━━ RECORDS SUPPLIED ━━

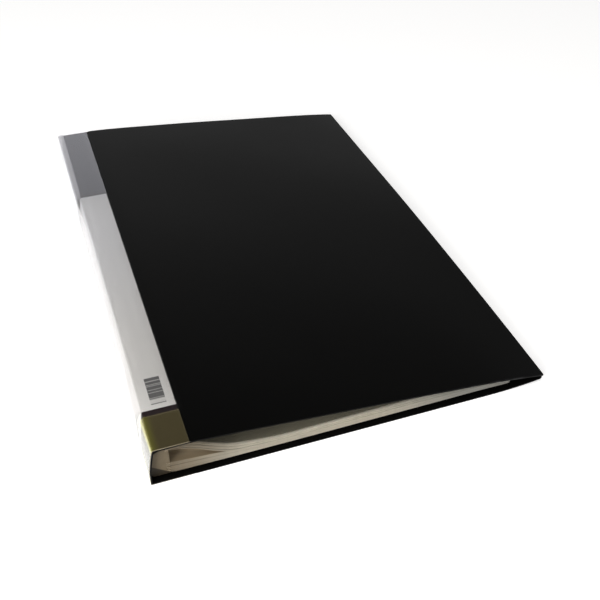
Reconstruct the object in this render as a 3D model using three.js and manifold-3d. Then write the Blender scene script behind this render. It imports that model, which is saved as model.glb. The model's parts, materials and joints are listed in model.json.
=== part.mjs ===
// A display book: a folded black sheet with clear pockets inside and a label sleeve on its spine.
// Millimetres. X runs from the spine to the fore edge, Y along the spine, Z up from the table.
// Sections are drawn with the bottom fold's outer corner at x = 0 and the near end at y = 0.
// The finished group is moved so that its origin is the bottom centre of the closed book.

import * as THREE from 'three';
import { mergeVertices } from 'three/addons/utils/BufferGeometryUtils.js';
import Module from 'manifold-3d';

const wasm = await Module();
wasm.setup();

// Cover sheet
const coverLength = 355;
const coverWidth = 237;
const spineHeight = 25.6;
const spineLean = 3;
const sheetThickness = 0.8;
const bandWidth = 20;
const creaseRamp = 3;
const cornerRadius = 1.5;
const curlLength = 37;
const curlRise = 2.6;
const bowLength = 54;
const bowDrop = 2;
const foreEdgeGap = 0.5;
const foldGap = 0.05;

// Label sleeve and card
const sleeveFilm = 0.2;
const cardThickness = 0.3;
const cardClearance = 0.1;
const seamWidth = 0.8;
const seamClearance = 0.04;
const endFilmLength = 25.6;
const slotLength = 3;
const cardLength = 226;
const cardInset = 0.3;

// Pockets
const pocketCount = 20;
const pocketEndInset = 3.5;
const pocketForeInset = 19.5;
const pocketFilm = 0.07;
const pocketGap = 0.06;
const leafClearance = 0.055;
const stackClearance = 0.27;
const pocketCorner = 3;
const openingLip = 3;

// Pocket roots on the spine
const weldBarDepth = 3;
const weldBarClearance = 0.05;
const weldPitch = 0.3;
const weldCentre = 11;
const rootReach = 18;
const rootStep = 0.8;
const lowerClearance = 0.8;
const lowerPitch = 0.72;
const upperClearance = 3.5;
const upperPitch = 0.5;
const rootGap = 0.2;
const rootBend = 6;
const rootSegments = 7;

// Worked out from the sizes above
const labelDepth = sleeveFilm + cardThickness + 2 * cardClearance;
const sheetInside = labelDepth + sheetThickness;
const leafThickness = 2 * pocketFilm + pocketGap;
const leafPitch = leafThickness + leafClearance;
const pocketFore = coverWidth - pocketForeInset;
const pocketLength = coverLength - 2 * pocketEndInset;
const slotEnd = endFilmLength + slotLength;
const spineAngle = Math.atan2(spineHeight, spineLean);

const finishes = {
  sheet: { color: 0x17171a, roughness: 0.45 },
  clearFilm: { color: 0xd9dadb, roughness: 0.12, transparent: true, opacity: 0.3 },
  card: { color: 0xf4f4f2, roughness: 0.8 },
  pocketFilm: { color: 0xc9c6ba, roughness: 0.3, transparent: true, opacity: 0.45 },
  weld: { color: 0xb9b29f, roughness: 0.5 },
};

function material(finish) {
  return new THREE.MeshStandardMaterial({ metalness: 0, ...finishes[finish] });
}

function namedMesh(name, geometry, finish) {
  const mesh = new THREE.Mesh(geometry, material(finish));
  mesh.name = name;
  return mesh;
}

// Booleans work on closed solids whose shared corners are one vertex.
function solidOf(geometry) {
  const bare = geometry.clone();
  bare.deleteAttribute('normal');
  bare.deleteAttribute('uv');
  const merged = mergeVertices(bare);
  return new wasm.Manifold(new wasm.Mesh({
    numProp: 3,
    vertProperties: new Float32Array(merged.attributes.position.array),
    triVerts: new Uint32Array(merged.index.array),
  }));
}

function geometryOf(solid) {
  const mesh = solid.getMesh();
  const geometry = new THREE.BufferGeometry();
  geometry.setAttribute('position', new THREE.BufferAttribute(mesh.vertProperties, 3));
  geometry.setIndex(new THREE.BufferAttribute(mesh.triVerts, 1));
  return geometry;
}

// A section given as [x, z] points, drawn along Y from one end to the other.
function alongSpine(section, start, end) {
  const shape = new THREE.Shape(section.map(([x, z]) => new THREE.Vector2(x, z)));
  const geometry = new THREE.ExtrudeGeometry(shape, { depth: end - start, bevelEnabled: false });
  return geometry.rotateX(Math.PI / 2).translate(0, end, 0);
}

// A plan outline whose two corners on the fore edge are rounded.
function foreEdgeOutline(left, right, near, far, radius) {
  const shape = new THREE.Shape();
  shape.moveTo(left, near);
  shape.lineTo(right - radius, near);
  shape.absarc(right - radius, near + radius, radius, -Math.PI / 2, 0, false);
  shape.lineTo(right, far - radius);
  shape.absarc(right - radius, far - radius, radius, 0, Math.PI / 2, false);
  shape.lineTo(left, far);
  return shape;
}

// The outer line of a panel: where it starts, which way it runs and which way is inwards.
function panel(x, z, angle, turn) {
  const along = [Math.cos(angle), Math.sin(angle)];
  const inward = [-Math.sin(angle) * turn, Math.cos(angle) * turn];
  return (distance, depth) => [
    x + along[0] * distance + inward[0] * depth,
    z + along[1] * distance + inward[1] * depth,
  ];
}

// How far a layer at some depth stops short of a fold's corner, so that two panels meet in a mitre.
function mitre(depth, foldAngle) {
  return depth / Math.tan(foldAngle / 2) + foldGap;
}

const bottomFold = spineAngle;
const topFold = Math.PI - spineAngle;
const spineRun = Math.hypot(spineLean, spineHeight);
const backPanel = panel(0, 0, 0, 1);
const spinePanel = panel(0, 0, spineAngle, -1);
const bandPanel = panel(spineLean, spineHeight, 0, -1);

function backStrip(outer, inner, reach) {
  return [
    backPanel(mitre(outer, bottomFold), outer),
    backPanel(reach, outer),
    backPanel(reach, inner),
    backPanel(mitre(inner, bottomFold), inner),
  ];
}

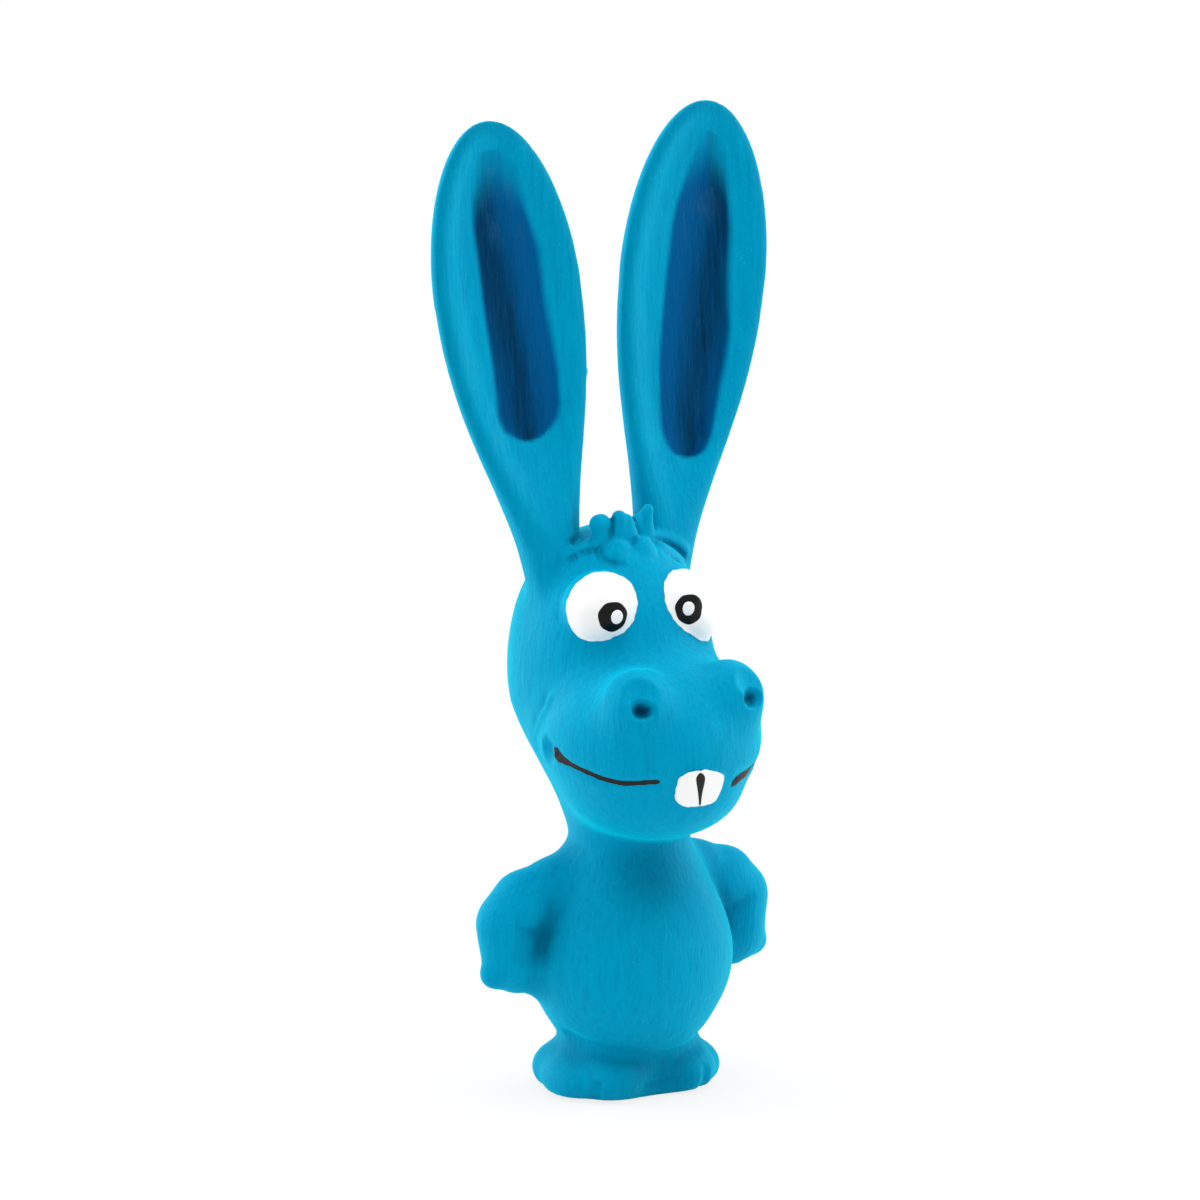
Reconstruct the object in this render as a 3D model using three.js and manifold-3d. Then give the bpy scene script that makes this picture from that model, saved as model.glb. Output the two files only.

━━━

Write every entry out again exactly.

| RESULT OF THIS TASK |
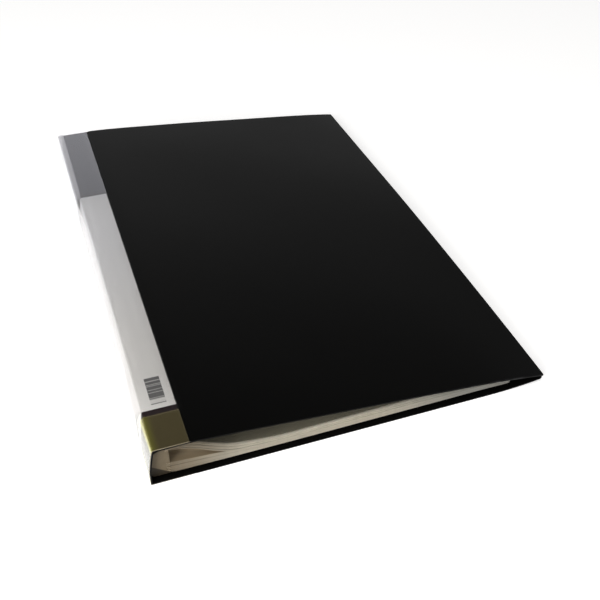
Reconstruct the object in this render as a 3D model using three.js and manifold-3d. Then write the Blender scene script behind this render. It imports that model, which is saved as model.glb. The model's parts, materials and joints are listed in model.json.
=== part.mjs ===
// A display book: a folded black sheet with clear pockets inside and a label sleeve on its spine.
// Millimetres. X runs from the spine to the fore edge, Y along the spine, Z up from the table.
// Sections are drawn with the bottom fold's outer corner at x = 0 and the near end at y = 0.
// The finished group is moved so that its origin is the bottom centre of the closed book.

import * as THREE from 'three';
import { mergeVertices } from 'three/addons/utils/BufferGeometryUtils.js';
import Module from 'manifold-3d';

const wasm = await Module();
wasm.setup();

// Cover sheet
const coverLength = 355;
const coverWidth = 237;
const spineHeight = 25.6;
const spineLean = 3;
const sheetThickness = 0.8;
const bandWidth = 20;
const creaseRamp = 3;
const cornerRadius = 1.5;
const curlLength = 37;
const curlRise = 2.6;
const bowLength = 54;
const bowDrop = 2;
const foreEdgeGap = 0.5;
const foldGap = 0.05;

// Label sleeve and card
const sleeveFilm = 0.2;
const cardThickness = 0.3;
const cardClearance = 0.1;
const seamWidth = 0.8;
const seamClearance = 0.04;
const endFilmLength = 25.6;
const slotLength = 3;
const cardLength = 226;
const cardInset = 0.3;

// Pockets
const pocketCount = 20;
const pocketEndInset = 3.5;
const pocketForeInset = 19.5;
const pocketFilm = 0.07;
const pocketGap = 0.06;
const leafClearance = 0.055;
const stackClearance = 0.27;
const pocketCorner = 3;
const openingLip = 3;

// Pocket roots on the spine
const weldBarDepth = 3;
const weldBarClearance = 0.05;
const weldPitch = 0.3;
const weldCentre = 11;
const rootReach = 18;
const rootStep = 0.8;
const lowerClearance = 0.8;
const lowerPitch = 0.72;
const upperClearance = 3.5;
const upperPitch = 0.5;
const rootGap = 0.2;
const rootBend = 6;
const rootSegments = 7;

// Worked out from the sizes above
const labelDepth = sleeveFilm + cardThickness + 2 * cardClearance;
const sheetInside = labelDepth + sheetThickness;
const leafThickness = 2 * pocketFilm + pocketGap;
const leafPitch = leafThickness + leafClearance;
const pocketFore = coverWidth - pocketForeInset;
const pocketLength = coverLength - 2 * pocketEndInset;
const slotEnd = endFilmLength + slotLength;
const spineAngle = Math.atan2(spineHeight, spineLean);

const finishes = {
  sheet: { color: 0x17171a, roughness: 0.45 },
  clearFilm: { color: 0xd9dadb, roughness: 0.12, transparent: true, opacity: 0.3 },
  card: { color: 0xf4f4f2, roughness: 0.8 },
  pocketFilm: { color: 0xc9c6ba, roughness: 0.3, transparent: true, opacity: 0.45 },
  weld: { color: 0xb9b29f, roughness: 0.5 },
};

function material(finish) {
  return new THREE.MeshStandardMaterial({ metalness: 0, ...finishes[finish] });
}

function namedMesh(name, geometry, finish) {
  const mesh = new THREE.Mesh(geometry, material(finish));
  mesh.name = name;
  return mesh;
}

// Booleans work on closed solids whose shared corners are one vertex.
function solidOf(geometry) {
  const bare = geometry.clone();
  bare.deleteAttribute('normal');
  bare.deleteAttribute('uv');
  const merged = mergeVertices(bare);
  return new wasm.Manifold(new wasm.Mesh({
    numProp: 3,
    vertProperties: new Float32Array(merged.attributes.position.array),
    triVerts: new Uint32Array(merged.index.array),
  }));
}

function geometryOf(solid) {
  const mesh = solid.getMesh();
  const geometry = new THREE.BufferGeometry();
  geometry.setAttribute('position', new THREE.BufferAttribute(mesh.vertProperties, 3));
  geometry.setIndex(new THREE.BufferAttribute(mesh.triVerts, 1));
  return geometry;
}

// A section given as [x, z] points, drawn along Y from one end to the other.
function alongSpine(section, start, end) {
  const shape = new THREE.Shape(section.map(([x, z]) => new THREE.Vector2(x, z)));
  const geometry = new THREE.ExtrudeGeometry(shape, { depth: end - start, bevelEnabled: false });
  return geometry.rotateX(Math.PI / 2).translate(0, end, 0);
}

// A plan outline whose two corners on the fore edge are rounded.
function foreEdgeOutline(left, right, near, far, radius) {
  const shape = new THREE.Shape();
  shape.moveTo(left, near);
  shape.lineTo(right - radius, near);
  shape.absarc(right - radius, near + radius, radius, -Math.PI / 2, 0, false);
  shape.lineTo(right, far - radius);
  shape.absarc(right - radius, far - radius, radius, 0, Math.PI / 2, false);
  shape.lineTo(left, far);
  return shape;
}

// The outer line of a panel: where it starts, which way it runs and which way is inwards.
function panel(x, z, angle, turn) {
  const along = [Math.cos(angle), Math.sin(angle)];
  const inward = [-Math.sin(angle) * turn, Math.cos(angle) * turn];
  return (distance, depth) => [
    x + along[0] * distance + inward[0] * depth,
    z + along[1] * distance + inward[1] * depth,
  ];
}

// How far a layer at some depth stops short of a fold's corner, so that two panels meet in a mitre.
function mitre(depth, foldAngle) {
  return depth / Math.tan(foldAngle / 2) + foldGap;
}

const bottomFold = spineAngle;
const topFold = Math.PI - spineAngle;
const spineRun = Math.hypot(spineLean, spineHeight);
const backPanel = panel(0, 0, 0, 1);
const spinePanel = panel(0, 0, spineAngle, -1);
const bandPanel = panel(spineLean, spineHeight, 0, -1);

function backStrip(outer, inner, reach) {
  return [
    backPanel(mitre(outer, bottomFold), outer),
    backPanel(reach, outer),
    backPanel(reach, inner),
    backPanel(mitre(inner, bottomFold), inner),
  ];
}

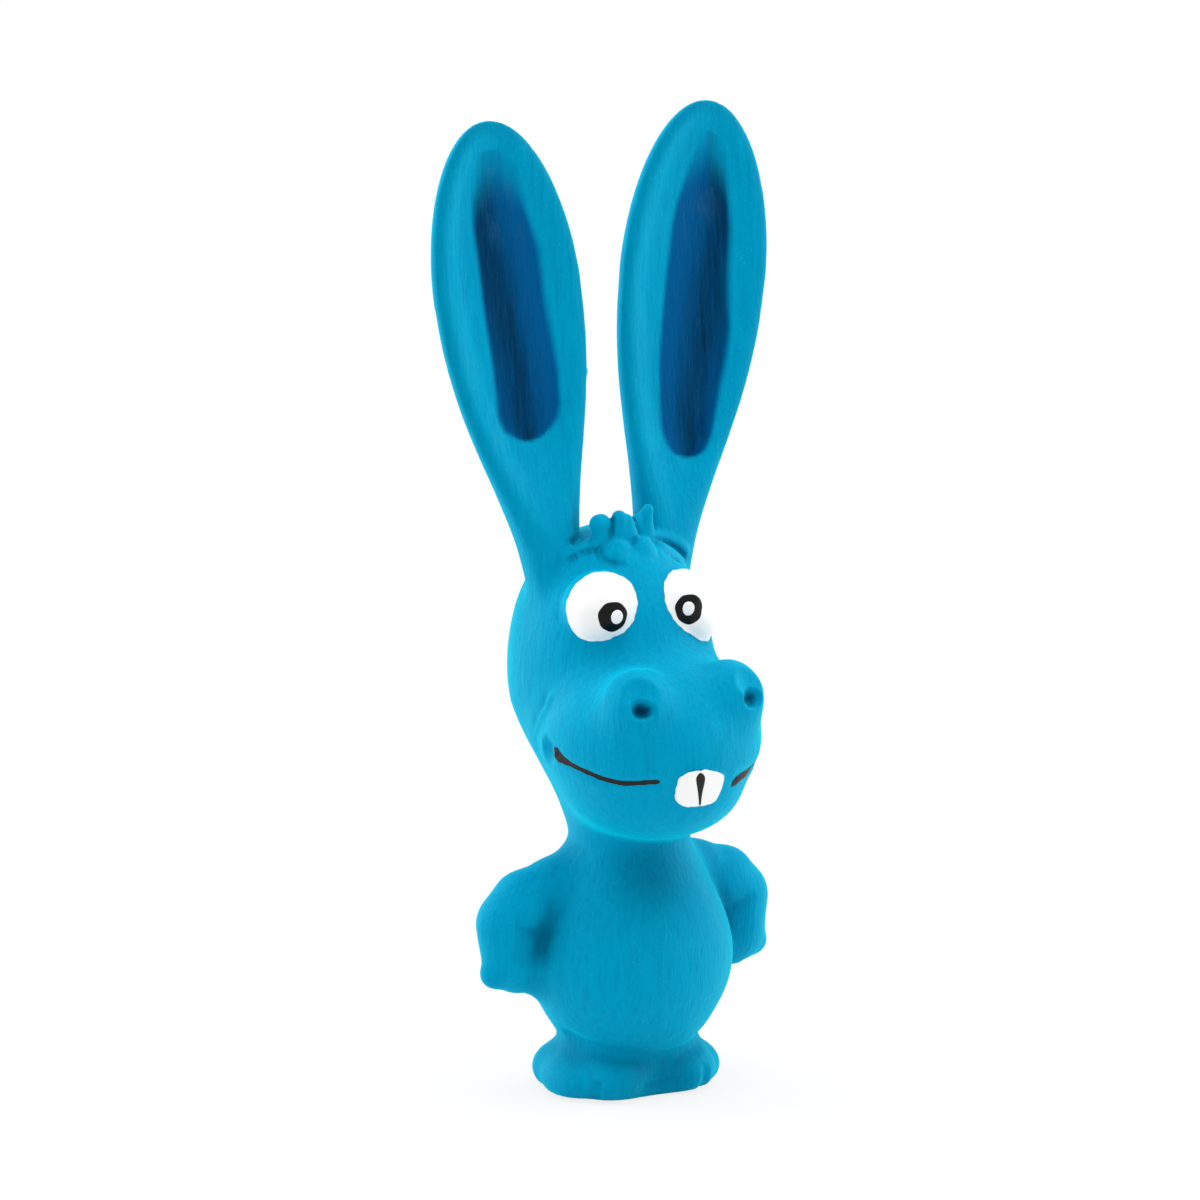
Reconstruct the object in this render as a 3D model using three.js and manifold-3d. Then give the bpy scene script that makes this picture from that model, saved as model.glb. Output the two files only.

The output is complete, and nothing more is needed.